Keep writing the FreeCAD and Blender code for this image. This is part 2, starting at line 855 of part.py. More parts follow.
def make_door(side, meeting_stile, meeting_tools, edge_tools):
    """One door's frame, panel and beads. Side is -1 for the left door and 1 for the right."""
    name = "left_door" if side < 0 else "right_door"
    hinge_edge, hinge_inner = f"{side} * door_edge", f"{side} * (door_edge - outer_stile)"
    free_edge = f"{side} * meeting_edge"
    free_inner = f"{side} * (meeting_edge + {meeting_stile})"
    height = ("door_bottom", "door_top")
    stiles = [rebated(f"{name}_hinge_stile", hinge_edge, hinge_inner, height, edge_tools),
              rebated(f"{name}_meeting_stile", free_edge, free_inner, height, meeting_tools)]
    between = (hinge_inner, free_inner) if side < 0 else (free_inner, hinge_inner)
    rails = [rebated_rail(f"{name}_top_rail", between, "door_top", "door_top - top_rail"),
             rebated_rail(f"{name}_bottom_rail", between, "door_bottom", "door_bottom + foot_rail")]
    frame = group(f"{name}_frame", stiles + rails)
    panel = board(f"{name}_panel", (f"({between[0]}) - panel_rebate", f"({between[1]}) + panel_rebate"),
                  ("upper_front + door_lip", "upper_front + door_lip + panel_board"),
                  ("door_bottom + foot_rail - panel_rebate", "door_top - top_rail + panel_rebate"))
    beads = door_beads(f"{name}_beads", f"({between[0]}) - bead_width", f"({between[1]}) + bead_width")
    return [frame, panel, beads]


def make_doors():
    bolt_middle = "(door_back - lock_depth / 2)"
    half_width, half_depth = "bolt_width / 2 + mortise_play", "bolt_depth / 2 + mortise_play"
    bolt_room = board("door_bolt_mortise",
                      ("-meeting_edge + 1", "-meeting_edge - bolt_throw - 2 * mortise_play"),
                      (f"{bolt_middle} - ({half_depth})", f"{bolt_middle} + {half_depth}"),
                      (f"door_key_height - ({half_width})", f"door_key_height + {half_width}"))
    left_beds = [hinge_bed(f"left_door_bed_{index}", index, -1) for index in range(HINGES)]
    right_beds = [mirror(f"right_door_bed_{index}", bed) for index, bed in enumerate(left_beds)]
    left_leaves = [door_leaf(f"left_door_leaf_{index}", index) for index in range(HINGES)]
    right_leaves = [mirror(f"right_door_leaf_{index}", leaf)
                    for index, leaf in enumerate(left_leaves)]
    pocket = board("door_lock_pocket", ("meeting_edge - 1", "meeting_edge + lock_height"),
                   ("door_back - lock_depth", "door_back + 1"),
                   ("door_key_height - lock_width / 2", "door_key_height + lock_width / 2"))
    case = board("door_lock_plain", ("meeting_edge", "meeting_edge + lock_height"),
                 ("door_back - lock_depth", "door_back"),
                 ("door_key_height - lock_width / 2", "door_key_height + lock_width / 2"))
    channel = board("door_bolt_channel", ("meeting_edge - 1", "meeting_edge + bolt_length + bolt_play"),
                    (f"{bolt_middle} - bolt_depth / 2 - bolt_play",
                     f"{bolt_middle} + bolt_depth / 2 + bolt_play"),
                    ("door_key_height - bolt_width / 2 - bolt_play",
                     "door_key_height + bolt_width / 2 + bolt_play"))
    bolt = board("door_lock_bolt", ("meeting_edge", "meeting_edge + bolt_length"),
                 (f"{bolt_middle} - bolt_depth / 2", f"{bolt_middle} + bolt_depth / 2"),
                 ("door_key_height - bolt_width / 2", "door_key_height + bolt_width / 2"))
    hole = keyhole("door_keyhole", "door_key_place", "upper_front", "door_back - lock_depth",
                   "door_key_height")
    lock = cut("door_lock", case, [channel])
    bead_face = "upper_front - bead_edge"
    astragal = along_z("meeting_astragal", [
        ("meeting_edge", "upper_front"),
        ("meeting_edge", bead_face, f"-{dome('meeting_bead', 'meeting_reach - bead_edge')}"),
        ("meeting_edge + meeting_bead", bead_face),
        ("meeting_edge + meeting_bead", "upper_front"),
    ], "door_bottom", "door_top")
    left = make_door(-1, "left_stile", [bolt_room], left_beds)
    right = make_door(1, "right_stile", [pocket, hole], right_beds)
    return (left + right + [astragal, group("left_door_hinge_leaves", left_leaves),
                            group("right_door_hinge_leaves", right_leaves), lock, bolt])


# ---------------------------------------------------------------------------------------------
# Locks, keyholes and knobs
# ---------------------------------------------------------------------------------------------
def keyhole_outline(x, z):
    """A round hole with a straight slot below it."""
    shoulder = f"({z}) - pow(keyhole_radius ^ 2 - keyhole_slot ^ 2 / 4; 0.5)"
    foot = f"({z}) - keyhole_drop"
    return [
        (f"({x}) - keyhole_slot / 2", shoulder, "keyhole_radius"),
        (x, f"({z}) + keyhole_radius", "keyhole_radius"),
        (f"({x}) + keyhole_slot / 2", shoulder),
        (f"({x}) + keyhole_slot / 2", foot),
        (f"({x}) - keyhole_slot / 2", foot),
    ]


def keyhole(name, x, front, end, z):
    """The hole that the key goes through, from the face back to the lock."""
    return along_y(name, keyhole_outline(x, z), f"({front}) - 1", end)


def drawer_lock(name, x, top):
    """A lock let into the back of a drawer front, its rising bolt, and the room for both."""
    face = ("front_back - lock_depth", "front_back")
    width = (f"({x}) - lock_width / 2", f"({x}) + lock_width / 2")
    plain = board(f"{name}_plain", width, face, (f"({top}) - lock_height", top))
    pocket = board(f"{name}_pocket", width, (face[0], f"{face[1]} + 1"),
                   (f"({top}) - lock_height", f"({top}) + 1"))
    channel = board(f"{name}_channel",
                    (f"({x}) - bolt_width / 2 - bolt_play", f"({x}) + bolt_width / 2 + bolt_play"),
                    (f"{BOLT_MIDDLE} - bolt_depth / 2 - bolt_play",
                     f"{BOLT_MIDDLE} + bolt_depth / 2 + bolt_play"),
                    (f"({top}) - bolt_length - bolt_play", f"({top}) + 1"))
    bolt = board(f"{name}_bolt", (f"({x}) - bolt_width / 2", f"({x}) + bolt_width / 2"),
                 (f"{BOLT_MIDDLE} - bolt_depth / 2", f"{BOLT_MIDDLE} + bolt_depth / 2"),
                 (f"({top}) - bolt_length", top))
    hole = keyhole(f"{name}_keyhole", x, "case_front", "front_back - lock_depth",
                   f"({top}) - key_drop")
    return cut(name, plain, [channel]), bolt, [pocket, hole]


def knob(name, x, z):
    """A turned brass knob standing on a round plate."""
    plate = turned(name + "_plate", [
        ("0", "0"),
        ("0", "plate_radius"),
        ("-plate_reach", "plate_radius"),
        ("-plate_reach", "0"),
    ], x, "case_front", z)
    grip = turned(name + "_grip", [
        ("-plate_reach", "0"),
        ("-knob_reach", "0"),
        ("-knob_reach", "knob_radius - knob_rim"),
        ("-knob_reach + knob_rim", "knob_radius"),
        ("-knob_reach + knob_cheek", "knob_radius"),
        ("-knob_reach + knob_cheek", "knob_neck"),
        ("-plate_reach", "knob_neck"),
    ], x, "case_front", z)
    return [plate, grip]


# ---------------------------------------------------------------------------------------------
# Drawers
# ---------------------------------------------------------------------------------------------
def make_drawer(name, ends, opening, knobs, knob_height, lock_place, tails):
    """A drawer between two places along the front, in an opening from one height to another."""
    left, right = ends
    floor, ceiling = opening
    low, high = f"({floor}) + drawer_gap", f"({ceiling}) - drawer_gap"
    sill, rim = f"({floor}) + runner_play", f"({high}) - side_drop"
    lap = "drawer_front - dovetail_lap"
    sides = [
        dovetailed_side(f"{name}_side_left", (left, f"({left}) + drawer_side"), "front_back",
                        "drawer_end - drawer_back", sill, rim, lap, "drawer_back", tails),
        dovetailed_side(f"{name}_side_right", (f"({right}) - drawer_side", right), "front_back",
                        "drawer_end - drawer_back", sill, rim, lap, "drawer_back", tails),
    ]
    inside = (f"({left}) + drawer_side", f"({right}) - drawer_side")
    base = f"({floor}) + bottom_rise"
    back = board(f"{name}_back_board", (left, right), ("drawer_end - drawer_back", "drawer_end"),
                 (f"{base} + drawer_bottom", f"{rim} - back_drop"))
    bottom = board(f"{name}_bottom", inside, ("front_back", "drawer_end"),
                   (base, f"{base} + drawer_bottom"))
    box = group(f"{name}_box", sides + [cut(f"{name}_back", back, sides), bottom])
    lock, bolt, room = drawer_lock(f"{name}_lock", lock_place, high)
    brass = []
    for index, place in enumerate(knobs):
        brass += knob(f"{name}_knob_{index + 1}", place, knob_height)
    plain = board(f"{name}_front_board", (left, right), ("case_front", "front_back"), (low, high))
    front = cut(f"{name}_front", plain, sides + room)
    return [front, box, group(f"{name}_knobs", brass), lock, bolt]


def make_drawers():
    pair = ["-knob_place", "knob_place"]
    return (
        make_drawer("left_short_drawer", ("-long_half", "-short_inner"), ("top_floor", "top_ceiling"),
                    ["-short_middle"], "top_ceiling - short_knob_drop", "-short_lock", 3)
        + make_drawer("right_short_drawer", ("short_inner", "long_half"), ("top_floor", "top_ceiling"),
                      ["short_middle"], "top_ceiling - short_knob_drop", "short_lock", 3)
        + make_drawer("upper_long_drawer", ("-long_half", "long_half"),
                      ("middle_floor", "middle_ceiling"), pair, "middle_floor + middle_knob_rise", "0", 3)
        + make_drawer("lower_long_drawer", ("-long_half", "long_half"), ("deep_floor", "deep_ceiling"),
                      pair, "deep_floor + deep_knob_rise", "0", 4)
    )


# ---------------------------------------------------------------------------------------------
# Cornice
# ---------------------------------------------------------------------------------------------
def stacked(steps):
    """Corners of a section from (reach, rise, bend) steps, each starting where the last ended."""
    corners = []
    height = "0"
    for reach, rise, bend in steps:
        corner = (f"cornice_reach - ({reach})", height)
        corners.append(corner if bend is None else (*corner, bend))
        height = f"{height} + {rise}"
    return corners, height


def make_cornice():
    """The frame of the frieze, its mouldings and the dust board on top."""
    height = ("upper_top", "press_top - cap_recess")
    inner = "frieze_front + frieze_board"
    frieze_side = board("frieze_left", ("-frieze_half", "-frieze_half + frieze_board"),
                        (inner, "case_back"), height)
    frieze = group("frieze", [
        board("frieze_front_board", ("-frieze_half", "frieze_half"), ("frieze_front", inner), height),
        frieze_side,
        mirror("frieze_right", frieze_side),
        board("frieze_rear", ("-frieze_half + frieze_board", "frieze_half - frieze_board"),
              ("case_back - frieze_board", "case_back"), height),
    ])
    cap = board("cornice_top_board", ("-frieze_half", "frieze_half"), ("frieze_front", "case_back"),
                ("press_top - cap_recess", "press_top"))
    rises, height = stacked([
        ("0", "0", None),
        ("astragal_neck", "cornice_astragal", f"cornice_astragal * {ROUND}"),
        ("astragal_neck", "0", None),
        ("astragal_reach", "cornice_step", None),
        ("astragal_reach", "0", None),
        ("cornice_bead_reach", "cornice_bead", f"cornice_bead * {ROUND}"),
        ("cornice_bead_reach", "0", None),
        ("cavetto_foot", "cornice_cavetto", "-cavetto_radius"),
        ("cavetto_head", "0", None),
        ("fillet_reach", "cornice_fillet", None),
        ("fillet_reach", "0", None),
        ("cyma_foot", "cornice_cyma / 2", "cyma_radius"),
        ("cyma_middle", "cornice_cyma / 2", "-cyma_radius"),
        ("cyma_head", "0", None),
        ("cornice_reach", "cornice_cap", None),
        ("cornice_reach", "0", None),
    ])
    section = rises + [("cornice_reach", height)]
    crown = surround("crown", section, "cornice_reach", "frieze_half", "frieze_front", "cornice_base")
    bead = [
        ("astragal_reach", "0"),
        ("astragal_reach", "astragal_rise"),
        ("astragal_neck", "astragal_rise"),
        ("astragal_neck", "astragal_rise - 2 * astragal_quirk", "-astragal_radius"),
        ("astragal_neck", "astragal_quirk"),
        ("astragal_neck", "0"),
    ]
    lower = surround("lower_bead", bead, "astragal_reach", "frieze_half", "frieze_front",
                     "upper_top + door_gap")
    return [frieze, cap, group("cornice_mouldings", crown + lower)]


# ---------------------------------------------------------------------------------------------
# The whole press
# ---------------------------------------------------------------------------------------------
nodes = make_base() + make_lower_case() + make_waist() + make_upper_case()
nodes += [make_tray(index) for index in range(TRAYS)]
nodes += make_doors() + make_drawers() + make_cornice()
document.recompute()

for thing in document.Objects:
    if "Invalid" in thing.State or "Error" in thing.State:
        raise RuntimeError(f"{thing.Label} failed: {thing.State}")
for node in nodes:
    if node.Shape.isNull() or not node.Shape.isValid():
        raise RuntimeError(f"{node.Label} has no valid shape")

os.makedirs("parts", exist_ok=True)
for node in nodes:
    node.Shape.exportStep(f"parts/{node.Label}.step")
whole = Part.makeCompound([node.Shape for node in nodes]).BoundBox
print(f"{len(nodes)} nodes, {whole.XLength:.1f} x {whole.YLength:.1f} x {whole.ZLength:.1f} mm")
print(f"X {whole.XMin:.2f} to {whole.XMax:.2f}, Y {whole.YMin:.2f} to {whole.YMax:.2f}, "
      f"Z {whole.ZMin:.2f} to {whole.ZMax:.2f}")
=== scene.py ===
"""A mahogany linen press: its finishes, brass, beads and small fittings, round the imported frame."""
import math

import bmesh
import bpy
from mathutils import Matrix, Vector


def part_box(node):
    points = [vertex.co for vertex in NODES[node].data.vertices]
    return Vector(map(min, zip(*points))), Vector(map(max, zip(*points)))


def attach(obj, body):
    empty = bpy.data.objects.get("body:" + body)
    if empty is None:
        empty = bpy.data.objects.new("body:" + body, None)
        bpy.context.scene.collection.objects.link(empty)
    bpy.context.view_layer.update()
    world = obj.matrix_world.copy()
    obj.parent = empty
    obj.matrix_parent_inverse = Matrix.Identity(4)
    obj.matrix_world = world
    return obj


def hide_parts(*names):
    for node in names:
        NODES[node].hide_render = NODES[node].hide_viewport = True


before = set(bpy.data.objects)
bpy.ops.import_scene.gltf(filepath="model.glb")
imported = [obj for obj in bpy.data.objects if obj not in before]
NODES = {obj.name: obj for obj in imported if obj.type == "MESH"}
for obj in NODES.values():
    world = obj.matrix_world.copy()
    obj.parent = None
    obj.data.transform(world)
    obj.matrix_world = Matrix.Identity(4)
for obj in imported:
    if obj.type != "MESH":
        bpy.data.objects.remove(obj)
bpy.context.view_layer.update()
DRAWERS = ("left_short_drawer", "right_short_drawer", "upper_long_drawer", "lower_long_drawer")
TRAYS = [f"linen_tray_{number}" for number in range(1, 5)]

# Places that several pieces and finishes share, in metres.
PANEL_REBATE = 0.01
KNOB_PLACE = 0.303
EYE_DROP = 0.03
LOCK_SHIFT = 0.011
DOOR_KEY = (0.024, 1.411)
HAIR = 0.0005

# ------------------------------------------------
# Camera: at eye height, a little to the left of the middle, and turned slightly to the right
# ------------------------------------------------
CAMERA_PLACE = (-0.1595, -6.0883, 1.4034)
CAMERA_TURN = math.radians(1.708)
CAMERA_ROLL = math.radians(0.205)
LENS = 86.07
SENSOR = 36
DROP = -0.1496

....

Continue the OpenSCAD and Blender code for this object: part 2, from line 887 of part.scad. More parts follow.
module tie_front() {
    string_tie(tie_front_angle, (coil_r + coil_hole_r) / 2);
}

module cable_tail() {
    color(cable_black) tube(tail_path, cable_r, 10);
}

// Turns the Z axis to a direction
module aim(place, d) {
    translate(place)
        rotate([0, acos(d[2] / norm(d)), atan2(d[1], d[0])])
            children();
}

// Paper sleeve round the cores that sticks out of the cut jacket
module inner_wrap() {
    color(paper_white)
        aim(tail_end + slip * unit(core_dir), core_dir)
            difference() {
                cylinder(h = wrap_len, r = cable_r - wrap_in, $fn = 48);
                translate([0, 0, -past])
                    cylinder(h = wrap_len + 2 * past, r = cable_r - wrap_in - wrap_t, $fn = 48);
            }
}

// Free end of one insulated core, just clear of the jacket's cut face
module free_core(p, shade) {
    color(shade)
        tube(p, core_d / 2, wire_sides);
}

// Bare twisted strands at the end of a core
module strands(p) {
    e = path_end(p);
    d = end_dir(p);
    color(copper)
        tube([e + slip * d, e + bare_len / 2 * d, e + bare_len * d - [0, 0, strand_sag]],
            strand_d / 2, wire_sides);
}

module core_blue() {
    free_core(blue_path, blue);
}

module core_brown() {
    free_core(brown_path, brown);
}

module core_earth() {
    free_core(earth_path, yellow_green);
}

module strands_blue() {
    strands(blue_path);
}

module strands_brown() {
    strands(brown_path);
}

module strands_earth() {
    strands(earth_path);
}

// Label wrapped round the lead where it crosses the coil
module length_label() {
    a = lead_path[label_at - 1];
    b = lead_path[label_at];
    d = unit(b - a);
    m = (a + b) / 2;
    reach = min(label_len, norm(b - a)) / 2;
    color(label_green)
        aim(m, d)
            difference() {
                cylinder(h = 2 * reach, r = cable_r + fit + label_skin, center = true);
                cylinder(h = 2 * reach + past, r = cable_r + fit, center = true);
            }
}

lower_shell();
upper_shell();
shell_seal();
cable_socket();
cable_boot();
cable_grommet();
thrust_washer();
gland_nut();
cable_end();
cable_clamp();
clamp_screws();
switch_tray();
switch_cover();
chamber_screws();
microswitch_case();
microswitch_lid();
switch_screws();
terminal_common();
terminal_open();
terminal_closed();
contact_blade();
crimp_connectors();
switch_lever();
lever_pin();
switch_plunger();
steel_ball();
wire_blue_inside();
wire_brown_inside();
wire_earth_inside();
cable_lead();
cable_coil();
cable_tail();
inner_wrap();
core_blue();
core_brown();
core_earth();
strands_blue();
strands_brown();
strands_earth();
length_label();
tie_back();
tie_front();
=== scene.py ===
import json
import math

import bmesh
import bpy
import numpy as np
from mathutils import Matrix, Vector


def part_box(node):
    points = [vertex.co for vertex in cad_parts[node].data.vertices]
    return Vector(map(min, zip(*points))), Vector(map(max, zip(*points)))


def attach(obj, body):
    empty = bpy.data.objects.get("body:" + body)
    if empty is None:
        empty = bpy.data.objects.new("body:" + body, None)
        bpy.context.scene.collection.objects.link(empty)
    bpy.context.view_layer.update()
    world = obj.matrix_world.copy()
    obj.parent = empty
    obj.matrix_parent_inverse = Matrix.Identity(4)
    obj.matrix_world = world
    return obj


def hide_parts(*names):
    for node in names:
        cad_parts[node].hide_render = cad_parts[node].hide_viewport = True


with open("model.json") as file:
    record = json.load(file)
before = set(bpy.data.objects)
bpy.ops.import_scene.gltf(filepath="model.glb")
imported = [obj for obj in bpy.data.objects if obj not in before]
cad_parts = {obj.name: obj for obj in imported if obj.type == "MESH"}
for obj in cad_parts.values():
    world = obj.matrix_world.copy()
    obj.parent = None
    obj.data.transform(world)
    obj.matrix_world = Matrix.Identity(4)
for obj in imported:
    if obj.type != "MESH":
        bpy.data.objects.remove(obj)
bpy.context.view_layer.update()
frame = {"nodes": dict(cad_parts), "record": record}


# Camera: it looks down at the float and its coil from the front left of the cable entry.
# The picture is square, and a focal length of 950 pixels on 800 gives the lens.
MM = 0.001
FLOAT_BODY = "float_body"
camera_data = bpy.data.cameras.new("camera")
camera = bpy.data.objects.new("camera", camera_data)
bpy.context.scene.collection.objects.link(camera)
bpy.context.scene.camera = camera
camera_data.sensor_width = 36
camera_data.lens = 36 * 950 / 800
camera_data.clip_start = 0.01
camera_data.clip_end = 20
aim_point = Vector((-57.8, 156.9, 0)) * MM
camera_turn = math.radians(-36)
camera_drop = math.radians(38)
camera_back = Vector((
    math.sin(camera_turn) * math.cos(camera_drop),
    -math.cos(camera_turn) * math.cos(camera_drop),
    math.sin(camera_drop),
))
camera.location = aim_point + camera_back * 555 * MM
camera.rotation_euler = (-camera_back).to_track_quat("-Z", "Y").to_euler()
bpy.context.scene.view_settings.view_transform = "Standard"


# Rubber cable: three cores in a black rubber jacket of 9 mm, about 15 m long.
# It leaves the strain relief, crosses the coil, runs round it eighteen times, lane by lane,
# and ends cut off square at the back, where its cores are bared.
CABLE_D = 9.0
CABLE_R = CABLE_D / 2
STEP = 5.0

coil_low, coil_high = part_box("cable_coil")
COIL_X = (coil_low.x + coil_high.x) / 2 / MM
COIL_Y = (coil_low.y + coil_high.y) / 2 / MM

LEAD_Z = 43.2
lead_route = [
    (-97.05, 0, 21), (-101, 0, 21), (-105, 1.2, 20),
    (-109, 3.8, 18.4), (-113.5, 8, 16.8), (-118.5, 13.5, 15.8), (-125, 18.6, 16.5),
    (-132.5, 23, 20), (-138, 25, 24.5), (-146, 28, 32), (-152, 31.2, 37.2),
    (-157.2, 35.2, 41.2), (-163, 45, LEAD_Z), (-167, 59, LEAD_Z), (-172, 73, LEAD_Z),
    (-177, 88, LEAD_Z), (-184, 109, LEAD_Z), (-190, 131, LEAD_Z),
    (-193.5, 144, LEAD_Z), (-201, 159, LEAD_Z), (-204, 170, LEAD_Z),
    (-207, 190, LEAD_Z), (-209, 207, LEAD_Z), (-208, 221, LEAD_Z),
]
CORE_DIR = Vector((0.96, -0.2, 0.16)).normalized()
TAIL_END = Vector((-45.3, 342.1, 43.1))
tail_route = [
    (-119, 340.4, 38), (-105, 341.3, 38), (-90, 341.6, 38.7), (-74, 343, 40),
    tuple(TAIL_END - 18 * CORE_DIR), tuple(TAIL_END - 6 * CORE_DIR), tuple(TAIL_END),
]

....

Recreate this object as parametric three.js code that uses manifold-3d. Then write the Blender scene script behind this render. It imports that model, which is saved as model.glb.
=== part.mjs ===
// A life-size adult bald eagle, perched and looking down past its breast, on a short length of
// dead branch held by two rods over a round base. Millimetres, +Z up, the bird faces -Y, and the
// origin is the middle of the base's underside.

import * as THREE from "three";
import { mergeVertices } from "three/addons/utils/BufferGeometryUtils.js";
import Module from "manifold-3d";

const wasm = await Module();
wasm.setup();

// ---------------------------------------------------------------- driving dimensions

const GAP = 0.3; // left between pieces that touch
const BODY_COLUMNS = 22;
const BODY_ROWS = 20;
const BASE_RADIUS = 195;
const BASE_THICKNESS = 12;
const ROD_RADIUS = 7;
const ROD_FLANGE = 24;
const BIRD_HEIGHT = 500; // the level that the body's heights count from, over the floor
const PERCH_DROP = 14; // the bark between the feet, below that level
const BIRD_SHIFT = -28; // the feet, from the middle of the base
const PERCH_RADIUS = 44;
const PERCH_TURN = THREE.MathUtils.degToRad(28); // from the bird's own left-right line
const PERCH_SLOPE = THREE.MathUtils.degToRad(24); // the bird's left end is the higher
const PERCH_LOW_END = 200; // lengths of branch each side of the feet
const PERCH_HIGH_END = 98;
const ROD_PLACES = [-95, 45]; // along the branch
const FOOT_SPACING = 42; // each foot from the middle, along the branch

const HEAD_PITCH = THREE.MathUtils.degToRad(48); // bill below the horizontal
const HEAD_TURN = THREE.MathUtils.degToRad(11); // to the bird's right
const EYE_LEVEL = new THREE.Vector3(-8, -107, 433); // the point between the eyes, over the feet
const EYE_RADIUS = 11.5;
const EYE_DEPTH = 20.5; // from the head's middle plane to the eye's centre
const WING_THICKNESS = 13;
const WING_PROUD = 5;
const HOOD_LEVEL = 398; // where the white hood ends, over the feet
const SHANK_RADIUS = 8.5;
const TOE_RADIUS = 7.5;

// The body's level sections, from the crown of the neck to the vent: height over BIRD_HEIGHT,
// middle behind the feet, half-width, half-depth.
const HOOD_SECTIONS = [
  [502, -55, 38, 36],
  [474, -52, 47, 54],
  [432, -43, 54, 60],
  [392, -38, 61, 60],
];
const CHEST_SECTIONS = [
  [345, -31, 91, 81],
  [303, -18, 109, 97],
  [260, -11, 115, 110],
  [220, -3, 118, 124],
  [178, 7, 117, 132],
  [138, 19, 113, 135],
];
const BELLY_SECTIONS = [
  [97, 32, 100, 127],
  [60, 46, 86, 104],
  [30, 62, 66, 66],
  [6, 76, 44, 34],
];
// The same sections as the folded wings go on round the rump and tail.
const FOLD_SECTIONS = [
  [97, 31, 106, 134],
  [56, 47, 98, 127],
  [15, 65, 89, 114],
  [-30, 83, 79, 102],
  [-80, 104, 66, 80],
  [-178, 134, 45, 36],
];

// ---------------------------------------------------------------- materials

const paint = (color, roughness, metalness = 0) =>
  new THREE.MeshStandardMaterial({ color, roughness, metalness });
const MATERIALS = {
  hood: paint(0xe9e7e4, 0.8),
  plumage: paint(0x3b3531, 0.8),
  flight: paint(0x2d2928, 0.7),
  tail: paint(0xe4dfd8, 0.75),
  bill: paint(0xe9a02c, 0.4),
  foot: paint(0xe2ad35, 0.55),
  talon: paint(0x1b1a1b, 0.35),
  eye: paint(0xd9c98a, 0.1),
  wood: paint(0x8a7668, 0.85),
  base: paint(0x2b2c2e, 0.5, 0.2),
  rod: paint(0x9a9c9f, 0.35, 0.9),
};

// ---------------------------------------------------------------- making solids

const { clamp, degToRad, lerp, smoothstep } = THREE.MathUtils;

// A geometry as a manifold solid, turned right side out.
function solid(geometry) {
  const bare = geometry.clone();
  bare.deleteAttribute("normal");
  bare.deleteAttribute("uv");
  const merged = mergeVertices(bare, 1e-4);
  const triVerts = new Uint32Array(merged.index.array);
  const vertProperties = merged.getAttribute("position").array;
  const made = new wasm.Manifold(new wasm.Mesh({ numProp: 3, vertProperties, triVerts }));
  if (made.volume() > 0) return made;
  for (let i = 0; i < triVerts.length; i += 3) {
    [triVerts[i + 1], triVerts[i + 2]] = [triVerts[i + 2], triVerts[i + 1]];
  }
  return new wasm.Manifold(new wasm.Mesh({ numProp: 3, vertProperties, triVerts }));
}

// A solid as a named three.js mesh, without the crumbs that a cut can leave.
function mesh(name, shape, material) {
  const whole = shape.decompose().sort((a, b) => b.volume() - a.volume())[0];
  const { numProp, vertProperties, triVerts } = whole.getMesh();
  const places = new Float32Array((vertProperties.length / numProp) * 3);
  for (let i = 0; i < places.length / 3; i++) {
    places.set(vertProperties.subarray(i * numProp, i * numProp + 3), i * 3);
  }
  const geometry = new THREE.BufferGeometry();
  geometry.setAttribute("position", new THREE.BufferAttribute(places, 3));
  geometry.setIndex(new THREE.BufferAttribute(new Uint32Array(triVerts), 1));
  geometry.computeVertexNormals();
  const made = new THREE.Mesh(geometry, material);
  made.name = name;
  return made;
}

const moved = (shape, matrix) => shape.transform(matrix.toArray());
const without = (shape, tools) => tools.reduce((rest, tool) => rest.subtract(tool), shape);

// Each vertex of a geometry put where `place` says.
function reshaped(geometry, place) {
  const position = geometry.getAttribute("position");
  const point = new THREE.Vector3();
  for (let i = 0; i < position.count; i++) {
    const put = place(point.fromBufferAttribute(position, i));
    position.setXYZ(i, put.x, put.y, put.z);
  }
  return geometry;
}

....

**Instructions to follow**
Print the lines from the line containing "lower_shell();" to the line containing "record = json.load(file)", both ends included, exactly and with nothing added.

**Solution**
lower_shell();
upper_shell();
shell_seal();
cable_socket();
cable_boot();
cable_grommet();
thrust_washer();
gland_nut();
cable_end();
cable_clamp();
clamp_screws();
switch_tray();
switch_cover();
chamber_screws();
microswitch_case();
microswitch_lid();
switch_screws();
terminal_common();
terminal_open();
terminal_closed();
contact_blade();
crimp_connectors();
switch_lever();
lever_pin();
switch_plunger();
steel_ball();
wire_blue_inside();
wire_brown_inside();
wire_earth_inside();
cable_lead();
cable_coil();
cable_tail();
inner_wrap();
core_blue();
core_brown();
core_earth();
strands_blue();
strands_brown();
strands_earth();
length_label();
tie_back();
tie_front();
=== scene.py ===
import json
import math

import bmesh
import bpy
import numpy as np
from mathutils import Matrix, Vector


def part_box(node):
    points = [vertex.co for vertex in cad_parts[node].data.vertices]
    return Vector(map(min, zip(*points))), Vector(map(max, zip(*points)))


def attach(obj, body):
    empty = bpy.data.objects.get("body:" + body)
    if empty is None:
        empty = bpy.data.objects.new("body:" + body, None)
        bpy.context.scene.collection.objects.link(empty)
    bpy.context.view_layer.update()
    world = obj.matrix_world.copy()
    obj.parent = empty
    obj.matrix_parent_inverse = Matrix.Identity(4)
    obj.matrix_world = world
    return obj


def hide_parts(*names):
    for node in names:
        cad_parts[node].hide_render = cad_parts[node].hide_viewport = True


with open("model.json") as file:
    record = json.load(file)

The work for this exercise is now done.